Maintaining and Expanding Your Map Over Time
A topical map isn't a one-time deliverable. It's a living document that evolves as your expertise grows, your market shifts, and Google's capabilities advance.
Regularly audit pillar content for accuracy and comprehensiveness. When new subtopics emerge or user questions shift, add new cluster pages or update existing ones. Create a quarterly review process that analyzes performance, refreshes outdated data, and plans for upcoming topics.

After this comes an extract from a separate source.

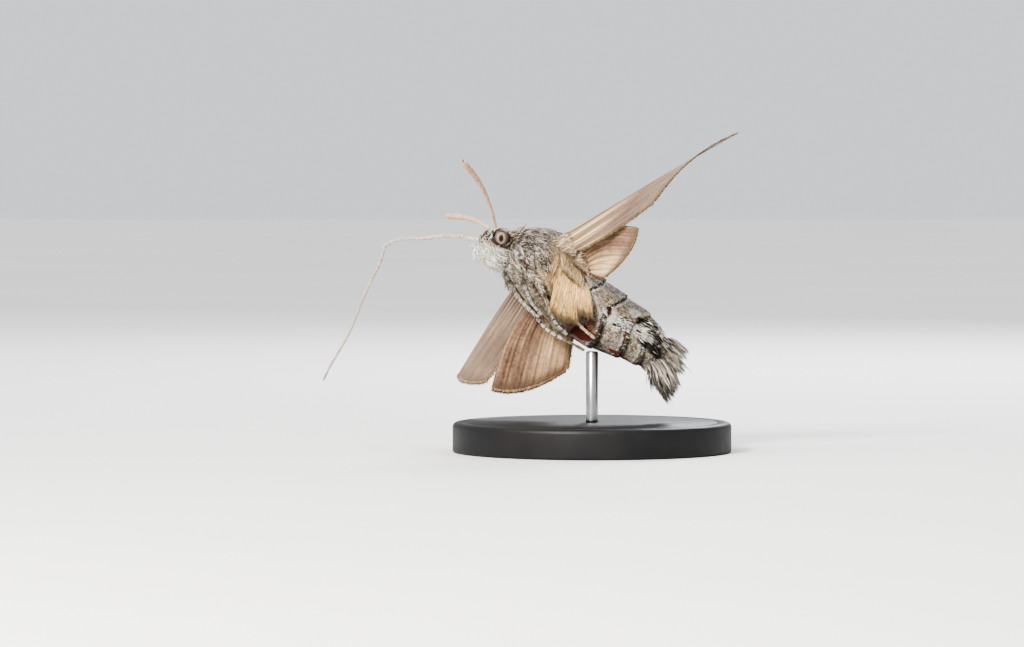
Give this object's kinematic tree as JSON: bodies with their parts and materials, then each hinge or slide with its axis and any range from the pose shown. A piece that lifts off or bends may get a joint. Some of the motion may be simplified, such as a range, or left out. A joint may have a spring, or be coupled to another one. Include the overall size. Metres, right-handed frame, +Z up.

Prioritize your publishing calendar by impact. Look at search demand, competition, and E-E-A-T potential. A subtopic like "Email Automation for Small Businesses" might have high search demand and low competition. If you have hands-on experience, publish it first. More competitive topics can come later, once supporting clusters have strengthened your authority. Monitor cluster-level performance, not just page-level metrics. If you've built a set of content around one topic and suddenly five or six pages start climbing the rankings for relevant keywords, that's a strong signal your authority is gaining traction. That cluster-level momentum is the strongest indicator that your topical map is working. The shift from keyword-centric to topic-centric content planning isn't a trend-it's a permanent change in how search works. Google's June 2025 core update reinforced the importance of topical authority, rewarding sites that cover a subject thoroughly, consistently, and credibly. A well-built topical map gives you the architecture to demonstrate that coverage. It turns scattered publishing into compounding authority. And it ensures that every piece of content you invest in makes the next piece stronger. Start with one cluster. Build it thoroughly. Link it intentionally. Measure what happens at the topic level, not just the page level. Then expand. The sites that win in 2026 and beyond won't be the ones that publish the most-they'll be the ones whose content forms a coherent, interlinked knowledge system that both readers and search engines recognize as authoritative.